Many of us are in the process of developing a digital mapping resource as our final project. Many of us are also emerging public historians. What does all of this mean for our projects and our futures in the field? Marrying the theories and practices proposed in The Power of Place, Mobile Interface Theory, and “New App City” leads us to something of an answer: studying embodied spaces & using mobile media to meet communities where they are opens the door to democratized, inclusive history. The power of embodied place is that it opens our eyes to new meanings, communities, identities, and narratives.

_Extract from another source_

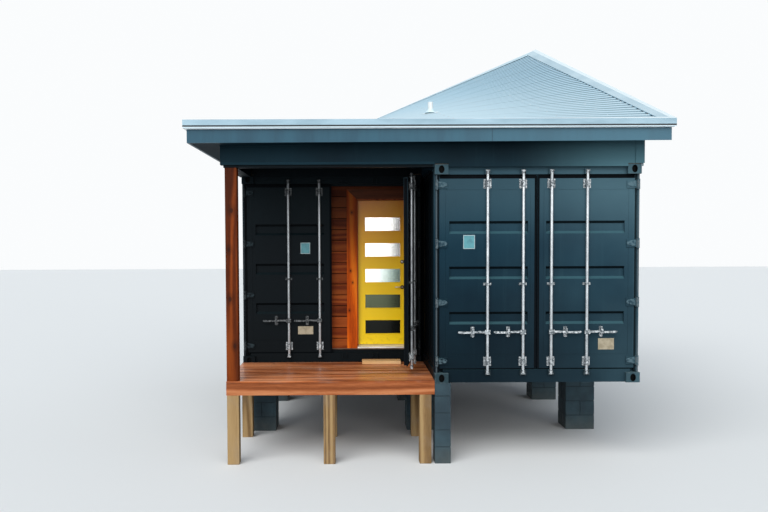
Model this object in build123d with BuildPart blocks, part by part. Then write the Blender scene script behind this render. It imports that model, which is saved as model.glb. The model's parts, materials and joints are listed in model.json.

These readings also left me with many questions that I would love to discuss with you all in the comments below. Is mapping necessarily the only way that historians can utilize mobile interface theory? What about text messaging, calling patterns, games, apps, etc.? It is problematic to assume that all communities have equal access to/interest in mobile media, so how do we overcome the problem of access? At AU and in the professional world, we are faced with the problem of time and budget: how do we create experiences that utilize embodied spaces and represent community interests with these constraints? Why, and how, would we utilize creative misuse on purpose? Do public historians need to possess an understanding of a community’s virtual and physical identities, its virtual and physical spaces, before working with said community? How do we embrace the notion that the interaction between virtual spaces and material spaces can change our identity as interpreters of history, and likewise the community’s identity?